Stated task: Your answer should consist only of the lines below from the one with "Recreate this object" through the one with "with mica books.", copied exactly.
==== Available data
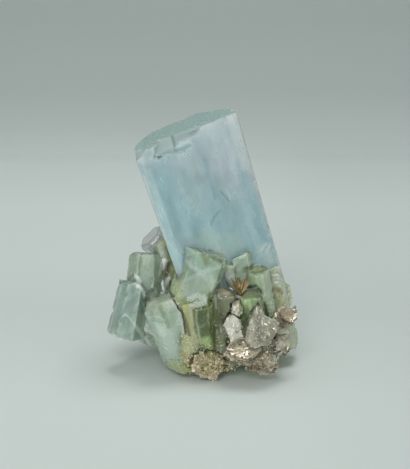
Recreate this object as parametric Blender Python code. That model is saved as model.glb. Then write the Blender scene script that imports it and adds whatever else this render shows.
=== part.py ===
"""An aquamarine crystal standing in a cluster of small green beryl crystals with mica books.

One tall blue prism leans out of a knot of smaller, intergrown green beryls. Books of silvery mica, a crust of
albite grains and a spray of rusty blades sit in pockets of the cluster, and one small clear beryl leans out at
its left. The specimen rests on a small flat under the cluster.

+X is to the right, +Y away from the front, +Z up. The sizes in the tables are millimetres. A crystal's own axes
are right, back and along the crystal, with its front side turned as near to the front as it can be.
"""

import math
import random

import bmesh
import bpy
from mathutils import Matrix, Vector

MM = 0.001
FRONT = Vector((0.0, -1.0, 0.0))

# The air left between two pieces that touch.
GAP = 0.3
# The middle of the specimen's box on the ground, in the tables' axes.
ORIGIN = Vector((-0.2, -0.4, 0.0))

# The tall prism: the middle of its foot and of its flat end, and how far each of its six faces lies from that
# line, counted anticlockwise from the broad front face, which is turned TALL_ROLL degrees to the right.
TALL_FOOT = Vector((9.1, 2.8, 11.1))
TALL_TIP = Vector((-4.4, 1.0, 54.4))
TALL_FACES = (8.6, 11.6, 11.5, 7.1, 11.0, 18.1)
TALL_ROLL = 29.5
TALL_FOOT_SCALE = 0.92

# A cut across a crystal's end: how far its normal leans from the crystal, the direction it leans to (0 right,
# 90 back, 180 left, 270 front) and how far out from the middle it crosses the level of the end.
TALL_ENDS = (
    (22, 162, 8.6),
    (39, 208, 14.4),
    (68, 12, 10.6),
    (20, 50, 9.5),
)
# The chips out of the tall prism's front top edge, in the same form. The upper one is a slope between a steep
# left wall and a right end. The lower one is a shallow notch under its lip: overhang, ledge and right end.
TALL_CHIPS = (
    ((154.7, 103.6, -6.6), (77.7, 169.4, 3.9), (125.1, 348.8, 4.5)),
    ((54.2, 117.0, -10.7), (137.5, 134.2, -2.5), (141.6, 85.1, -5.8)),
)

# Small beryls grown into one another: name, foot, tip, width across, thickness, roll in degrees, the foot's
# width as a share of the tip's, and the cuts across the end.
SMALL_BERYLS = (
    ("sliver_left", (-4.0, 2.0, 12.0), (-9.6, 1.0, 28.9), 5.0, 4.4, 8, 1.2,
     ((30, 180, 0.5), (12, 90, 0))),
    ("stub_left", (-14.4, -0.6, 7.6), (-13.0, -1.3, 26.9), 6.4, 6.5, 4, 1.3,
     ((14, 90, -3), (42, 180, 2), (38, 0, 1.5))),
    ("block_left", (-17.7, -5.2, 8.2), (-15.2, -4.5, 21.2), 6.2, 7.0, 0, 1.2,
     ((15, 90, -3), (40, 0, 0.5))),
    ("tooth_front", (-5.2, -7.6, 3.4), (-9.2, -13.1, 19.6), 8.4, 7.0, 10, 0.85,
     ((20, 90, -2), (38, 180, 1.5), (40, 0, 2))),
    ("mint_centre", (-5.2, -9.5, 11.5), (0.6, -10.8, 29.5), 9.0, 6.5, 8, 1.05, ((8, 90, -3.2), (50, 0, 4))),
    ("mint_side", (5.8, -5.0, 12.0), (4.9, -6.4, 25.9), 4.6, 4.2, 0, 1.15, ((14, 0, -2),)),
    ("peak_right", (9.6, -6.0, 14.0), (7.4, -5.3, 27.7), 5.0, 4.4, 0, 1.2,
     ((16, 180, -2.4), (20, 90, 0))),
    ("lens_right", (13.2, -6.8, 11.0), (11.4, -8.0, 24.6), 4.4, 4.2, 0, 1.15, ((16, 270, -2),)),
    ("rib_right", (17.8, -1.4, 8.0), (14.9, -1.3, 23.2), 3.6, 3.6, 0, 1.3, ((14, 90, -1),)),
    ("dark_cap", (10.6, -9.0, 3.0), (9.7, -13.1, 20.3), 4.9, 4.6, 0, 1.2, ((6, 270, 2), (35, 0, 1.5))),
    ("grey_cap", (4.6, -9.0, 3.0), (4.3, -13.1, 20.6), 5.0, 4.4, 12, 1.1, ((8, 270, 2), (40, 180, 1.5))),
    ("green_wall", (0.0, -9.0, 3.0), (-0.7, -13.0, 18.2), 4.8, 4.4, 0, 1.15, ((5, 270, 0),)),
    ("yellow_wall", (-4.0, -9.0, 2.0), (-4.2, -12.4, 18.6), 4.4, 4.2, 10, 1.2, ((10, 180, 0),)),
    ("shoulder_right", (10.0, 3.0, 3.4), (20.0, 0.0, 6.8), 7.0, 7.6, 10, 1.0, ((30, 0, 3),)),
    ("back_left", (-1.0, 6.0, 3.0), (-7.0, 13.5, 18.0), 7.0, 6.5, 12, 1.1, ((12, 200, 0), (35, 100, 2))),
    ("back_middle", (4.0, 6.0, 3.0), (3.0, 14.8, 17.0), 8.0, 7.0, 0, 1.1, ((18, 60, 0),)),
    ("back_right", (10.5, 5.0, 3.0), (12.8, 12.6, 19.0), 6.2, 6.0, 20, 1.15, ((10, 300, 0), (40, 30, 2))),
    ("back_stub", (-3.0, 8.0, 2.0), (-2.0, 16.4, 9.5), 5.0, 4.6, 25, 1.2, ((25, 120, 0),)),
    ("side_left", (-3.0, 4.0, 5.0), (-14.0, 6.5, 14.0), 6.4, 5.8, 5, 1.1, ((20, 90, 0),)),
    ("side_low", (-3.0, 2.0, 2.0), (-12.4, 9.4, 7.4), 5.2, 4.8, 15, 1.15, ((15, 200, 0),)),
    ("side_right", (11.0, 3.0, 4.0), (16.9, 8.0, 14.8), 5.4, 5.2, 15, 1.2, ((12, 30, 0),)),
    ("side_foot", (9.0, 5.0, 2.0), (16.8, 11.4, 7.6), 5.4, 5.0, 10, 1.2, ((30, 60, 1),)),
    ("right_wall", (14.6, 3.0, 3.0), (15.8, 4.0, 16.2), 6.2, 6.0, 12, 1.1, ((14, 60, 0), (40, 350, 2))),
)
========
==== Available data
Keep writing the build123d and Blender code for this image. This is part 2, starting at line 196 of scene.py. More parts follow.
========
Written solution:
Recreate this object as parametric Blender Python code. That model is saved as model.glb. Then write the Blender scene script that imports it and adds whatever else this render shows.
=== part.py ===
"""An aquamarine crystal standing in a cluster of small green beryl crystals with mica books.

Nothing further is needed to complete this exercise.